COLLECTED MATERIAL
☆ ☆ ☆

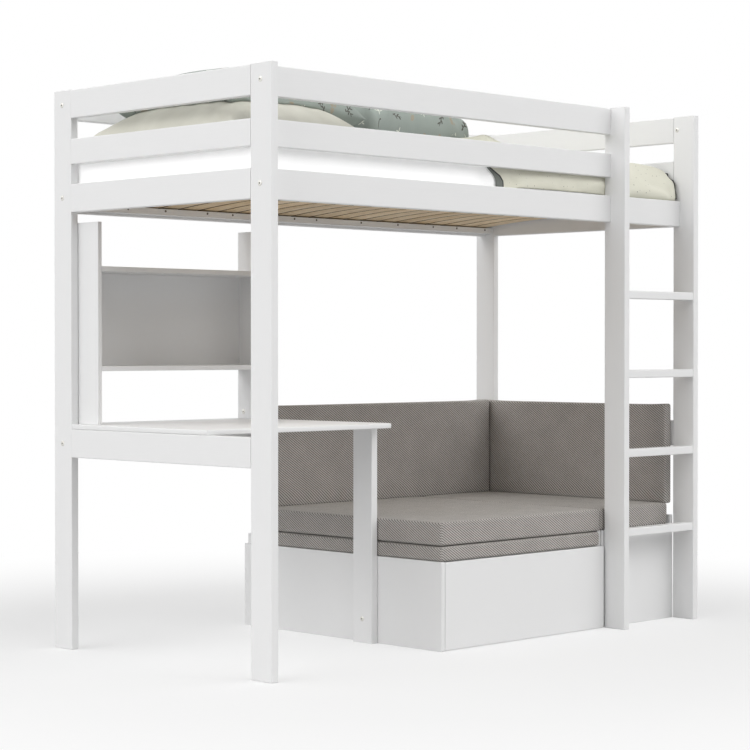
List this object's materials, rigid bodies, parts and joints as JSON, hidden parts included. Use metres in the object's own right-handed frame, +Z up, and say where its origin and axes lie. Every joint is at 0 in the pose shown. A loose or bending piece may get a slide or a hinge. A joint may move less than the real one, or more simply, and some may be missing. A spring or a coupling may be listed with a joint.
{
  "type": "loft bed",
  "caption": "High single bed on plank posts with guard rails and a ladder, over a desk with a wall shelf and an upholstered corner seat with a drawer.",
  "frame": {"origin": "on the floor under the middle of the bed", "axes": "+X along the bed from the desk end to the ladder end, +Y from the front to the wall side, +Z up"},
  "size_m": [2.08, 1.06, 1.8651],
  "materials": {
    "white_lacquer": "satin white lacquer",
    "pine": "bare sanded pine",
    "grey_twill": "herringbone woven cover over foam",
    "white_cover": "matt woven cover",
    "cream_cotton": "matt cotton",
    "sage_print": "matt cotton, small print"
  },
  "bodies": {
    "bed": {"post_front_left": "white_lacquer", "post_back_left": "white_lacquer", "post_front_right": "white_lacquer", "post_back_right": "white_lacquer", "ladder_upright": "white_lacquer", "left_top_rail": "white_lacquer", "left_middle_rail": "white_lacquer", "left_bed_rail": "white_lacquer", "right_top_rail": "white_lacquer", "right_middle_rail": "white_lacquer", "right_bed_rail": "white_lacquer", "left_desk_rail": "white_lacquer", "right_cushion_rail": "white_lacquer", "front_top_rail": "white_lacquer", "back_top_rail": "white_lacquer", "front_middle_rail": "white_lacquer", "back_middle_rail": "white_lacquer", "front_bed_rail": "white_lacquer", "back_bed_rail": "white_lacquer", "ladder_bed_rail": "white_lacquer", "back_desk_rail": "white_lacquer", "ladder_rung_1": "white_lacquer", "ladder_rung_2": "white_lacquer", "ladder_rung_3": "white_lacquer", "ladder_rung_4": "white_lacquer", "front_slat_ledger": "white_lacquer", "back_slat_ledger": "white_lacquer", "slatted_base": "pine", "desk_top": "white_lacquer", "desk_leg": "white_lacquer", "shelf_left_upright": "white_lacquer", "shelf_right_upright": "white_lacquer", "shelf_lower_board": "white_lacquer", "shelf_upper_board": "white_lacquer", "shelf_back_panel": "white_lacquer", "seat_side_panel": "white_lacquer", "seat_deck": "white_lacquer", "seat_back_panel": "white_lacquer", "drawer_runner_left": "white_lacquer", "drawer_runner_right": "white_lacquer", "bench_left_panel": "white_lacquer", "bench_right_panel": "white_lacquer", "bench_front_panel": "white_lacquer", "bench_deck": "white_lacquer", "lower_seat_cushion": "grey_twill", "upper_seat_cushion": "grey_twill", "bench_cushion": "grey_twill", "back_cushion": "grey_twill", "side_cushion": "grey_twill", "mattress": "white_cover", "cream_pillow": "cream_cotton", "duvet": "cream_cotton", "upper_printed_pillow": "sage_print", "side_printed_pillow": "sage_print"},
    "drawer": {"drawer_front": "white_lacquer", "drawer_left_side": "white_lacquer", "drawer_right_side": "white_lacquer", "drawer_bottom": "white_lacquer", "drawer_back": "white_lacquer"}
  },
  "joints": [
    {"name": "drawer_slide", "type": "slide", "parent": "bed", "child": "drawer", "axis": [0, -1, 0], "range_m": [0, 0.6]}
  ]
}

☆ ☆ ☆

Repeat the data exactly. Leave nothing out.

ANSWER
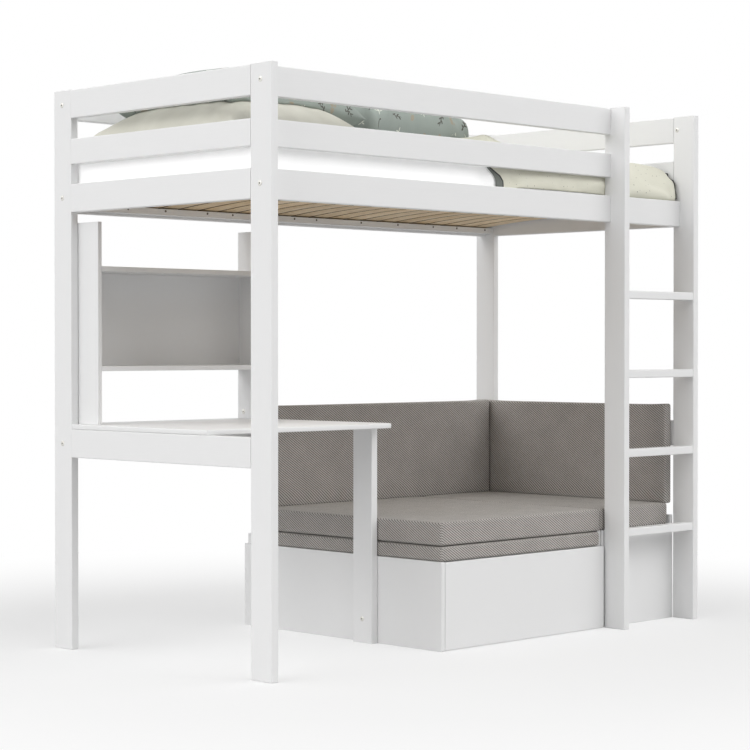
List this object's materials, rigid bodies, parts and joints as JSON, hidden parts included. Use metres in the object's own right-handed frame, +Z up, and say where its origin and axes lie. Every joint is at 0 in the pose shown. A loose or bending piece may get a slide or a hinge. A joint may move less than the real one, or more simply, and some may be missing. A spring or a coupling may be listed with a joint.
{
  "type": "loft bed",
  "caption": "High single bed on plank posts with guard rails and a ladder, over a desk with a wall shelf and an upholstered corner seat with a drawer.",
  "frame": {"origin": "on the floor under the middle of the bed", "axes": "+X along the bed from the desk end to the ladder end, +Y from the front to the wall side, +Z up"},
  "size_m": [2.08, 1.06, 1.8651],
  "materials": {
    "white_lacquer": "satin white lacquer",
    "pine": "bare sanded pine",
    "grey_twill": "herringbone woven cover over foam",
    "white_cover": "matt woven cover",
    "cream_cotton": "matt cotton",
    "sage_print": "matt cotton, small print"
  },
  "bodies": {
    "bed": {"post_front_left": "white_lacquer", "post_back_left": "white_lacquer", "post_front_right": "white_lacquer", "post_back_right": "white_lacquer", "ladder_upright": "white_lacquer", "left_top_rail": "white_lacquer", "left_middle_rail": "white_lacquer", "left_bed_rail": "white_lacquer", "right_top_rail": "white_lacquer", "right_middle_rail": "white_lacquer", "right_bed_rail": "white_lacquer", "left_desk_rail": "white_lacquer", "right_cushion_rail": "white_lacquer", "front_top_rail": "white_lacquer", "back_top_rail": "white_lacquer", "front_middle_rail": "white_lacquer", "back_middle_rail": "white_lacquer", "front_bed_rail": "white_lacquer", "back_bed_rail": "white_lacquer", "ladder_bed_rail": "white_lacquer", "back_desk_rail": "white_lacquer", "ladder_rung_1": "white_lacquer", "ladder_rung_2": "white_lacquer", "ladder_rung_3": "white_lacquer", "ladder_rung_4": "white_lacquer", "front_slat_ledger": "white_lacquer", "back_slat_ledger": "white_lacquer", "slatted_base": "pine", "desk_top": "white_lacquer", "desk_leg": "white_lacquer", "shelf_left_upright": "white_lacquer", "shelf_right_upright": "white_lacquer", "shelf_lower_board": "white_lacquer", "shelf_upper_board": "white_lacquer", "shelf_back_panel": "white_lacquer", "seat_side_panel": "white_lacquer", "seat_deck": "white_lacquer", "seat_back_panel": "white_lacquer", "drawer_runner_left": "white_lacquer", "drawer_runner_right": "white_lacquer", "bench_left_panel": "white_lacquer", "bench_right_panel": "white_lacquer", "bench_front_panel": "white_lacquer", "bench_deck": "white_lacquer", "lower_seat_cushion": "grey_twill", "upper_seat_cushion": "grey_twill", "bench_cushion": "grey_twill", "back_cushion": "grey_twill", "side_cushion": "grey_twill", "mattress": "white_cover", "cream_pillow": "cream_cotton", "duvet": "cream_cotton", "upper_printed_pillow": "sage_print", "side_printed_pillow": "sage_print"},
    "drawer": {"drawer_front": "white_lacquer", "drawer_left_side": "white_lacquer", "drawer_right_side": "white_lacquer", "drawer_bottom": "white_lacquer", "drawer_back": "white_lacquer"}
  },
  "joints": [
    {"name": "drawer_slide", "type": "slide", "parent": "bed", "child": "drawer", "axis": [0, -1, 0], "range_m": [0, 0.6]}
  ]
}